Now available online: GSE 1999’s student newspaper (with more coming soon)

One of the best experiences I had in high school was attending the Governor’s School of North Carolina in summer 1999, between my junior and senior years. Yes, I was the kind of teenager who was happy to spend the bulk of my summer in an educational program, but I was in the best company: that of 400 other really intelligent, insanely creative, and incredibly talented nerds. I attended Governor’s School East, or GSE, which at the time was held on the campus of St. Andrew’s Presbyterian College, now called St. Andrew’s University, in Laurinburg, a small town about 150 kilometers (90 miles) east of Charlotte, where I grew up. (The following year GSE moved to the campus of Meredith College in Raleigh, where it is still held.)

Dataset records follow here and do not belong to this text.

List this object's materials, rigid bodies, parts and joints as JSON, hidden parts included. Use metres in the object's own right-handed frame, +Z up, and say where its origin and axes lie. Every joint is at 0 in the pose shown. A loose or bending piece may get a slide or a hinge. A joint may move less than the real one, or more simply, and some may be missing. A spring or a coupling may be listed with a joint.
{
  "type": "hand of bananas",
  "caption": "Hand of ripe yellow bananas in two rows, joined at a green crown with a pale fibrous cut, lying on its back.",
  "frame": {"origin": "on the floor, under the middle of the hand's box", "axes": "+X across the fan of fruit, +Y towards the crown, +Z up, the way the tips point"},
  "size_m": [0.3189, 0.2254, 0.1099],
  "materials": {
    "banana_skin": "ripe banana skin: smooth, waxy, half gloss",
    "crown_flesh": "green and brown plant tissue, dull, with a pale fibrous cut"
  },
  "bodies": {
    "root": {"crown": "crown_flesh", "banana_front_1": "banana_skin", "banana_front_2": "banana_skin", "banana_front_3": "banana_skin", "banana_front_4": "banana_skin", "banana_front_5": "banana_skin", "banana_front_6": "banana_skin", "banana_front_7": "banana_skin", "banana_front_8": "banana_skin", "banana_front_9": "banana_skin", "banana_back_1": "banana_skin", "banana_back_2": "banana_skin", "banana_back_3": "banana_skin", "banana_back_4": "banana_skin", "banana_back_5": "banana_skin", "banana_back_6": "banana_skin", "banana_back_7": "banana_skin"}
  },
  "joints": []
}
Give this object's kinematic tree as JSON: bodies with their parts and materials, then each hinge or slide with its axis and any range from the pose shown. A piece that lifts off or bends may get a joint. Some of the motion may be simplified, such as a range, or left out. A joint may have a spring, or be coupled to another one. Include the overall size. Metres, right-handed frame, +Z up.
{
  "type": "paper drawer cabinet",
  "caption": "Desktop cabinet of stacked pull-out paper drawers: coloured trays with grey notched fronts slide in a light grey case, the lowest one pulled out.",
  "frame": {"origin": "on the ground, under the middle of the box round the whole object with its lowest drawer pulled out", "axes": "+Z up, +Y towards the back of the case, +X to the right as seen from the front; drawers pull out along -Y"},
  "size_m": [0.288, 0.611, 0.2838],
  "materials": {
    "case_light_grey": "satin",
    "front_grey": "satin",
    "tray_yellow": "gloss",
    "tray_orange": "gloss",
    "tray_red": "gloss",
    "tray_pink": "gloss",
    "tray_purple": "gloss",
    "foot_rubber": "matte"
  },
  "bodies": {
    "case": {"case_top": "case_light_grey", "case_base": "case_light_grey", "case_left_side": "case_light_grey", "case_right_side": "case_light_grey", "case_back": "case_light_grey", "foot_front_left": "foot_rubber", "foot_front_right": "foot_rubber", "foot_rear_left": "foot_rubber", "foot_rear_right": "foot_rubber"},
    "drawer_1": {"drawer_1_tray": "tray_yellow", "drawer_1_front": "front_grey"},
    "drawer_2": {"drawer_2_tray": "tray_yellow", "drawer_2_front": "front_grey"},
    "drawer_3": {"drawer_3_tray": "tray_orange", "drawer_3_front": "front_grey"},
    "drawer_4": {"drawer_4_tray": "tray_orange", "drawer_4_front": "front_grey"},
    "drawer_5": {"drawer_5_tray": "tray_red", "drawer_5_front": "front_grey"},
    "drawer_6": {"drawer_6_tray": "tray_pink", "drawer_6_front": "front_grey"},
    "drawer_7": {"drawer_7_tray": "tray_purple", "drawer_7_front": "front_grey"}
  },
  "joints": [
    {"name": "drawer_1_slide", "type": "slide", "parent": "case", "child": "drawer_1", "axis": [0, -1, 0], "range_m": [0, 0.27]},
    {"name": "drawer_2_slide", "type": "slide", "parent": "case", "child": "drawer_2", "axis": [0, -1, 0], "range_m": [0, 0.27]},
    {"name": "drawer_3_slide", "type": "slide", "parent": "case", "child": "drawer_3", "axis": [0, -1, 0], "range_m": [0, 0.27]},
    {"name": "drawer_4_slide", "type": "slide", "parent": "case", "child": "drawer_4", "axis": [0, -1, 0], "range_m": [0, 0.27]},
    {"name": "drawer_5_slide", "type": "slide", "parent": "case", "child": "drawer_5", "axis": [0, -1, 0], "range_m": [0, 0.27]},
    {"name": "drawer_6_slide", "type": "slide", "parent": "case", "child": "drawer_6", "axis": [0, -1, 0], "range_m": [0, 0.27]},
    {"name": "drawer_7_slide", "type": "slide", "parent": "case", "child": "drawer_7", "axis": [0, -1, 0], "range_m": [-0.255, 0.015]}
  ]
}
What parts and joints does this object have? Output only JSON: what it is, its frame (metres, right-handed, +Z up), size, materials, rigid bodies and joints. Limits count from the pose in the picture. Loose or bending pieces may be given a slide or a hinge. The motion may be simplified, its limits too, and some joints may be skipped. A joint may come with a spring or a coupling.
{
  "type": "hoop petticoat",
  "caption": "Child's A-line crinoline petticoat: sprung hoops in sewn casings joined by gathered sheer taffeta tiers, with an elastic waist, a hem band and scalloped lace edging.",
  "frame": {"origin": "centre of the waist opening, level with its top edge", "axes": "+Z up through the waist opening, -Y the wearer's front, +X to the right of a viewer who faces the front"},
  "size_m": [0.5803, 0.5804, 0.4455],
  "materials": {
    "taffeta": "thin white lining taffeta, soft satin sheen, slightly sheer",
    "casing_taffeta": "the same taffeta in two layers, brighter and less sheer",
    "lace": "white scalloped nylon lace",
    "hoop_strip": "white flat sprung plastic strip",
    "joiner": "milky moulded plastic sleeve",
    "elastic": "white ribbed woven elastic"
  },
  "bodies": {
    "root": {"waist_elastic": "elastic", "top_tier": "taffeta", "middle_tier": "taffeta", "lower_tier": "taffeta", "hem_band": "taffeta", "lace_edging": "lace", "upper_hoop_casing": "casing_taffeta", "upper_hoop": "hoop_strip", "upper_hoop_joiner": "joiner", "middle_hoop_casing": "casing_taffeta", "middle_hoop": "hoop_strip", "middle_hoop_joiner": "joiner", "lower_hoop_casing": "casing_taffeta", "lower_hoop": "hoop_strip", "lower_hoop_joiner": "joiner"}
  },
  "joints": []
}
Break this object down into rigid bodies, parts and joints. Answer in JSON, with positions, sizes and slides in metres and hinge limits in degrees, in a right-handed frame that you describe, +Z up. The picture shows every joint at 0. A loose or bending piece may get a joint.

Laurinburg is one of those towns that most people from Charlotte speed through on U.S. Highway 74 on their way to the beach. But what happened there for six weeks in the summer of 1999 — the community that was created, the sense of discovery of both self and world, and, frankly, the fact that it was just fun — has stayed with me for the past two decades, and I suspect it always will.

The Bridge, 27 June 1999, page 1
The front page of the 27 June 1999 issue of The Bridge, the student newspaper at GSE 1999.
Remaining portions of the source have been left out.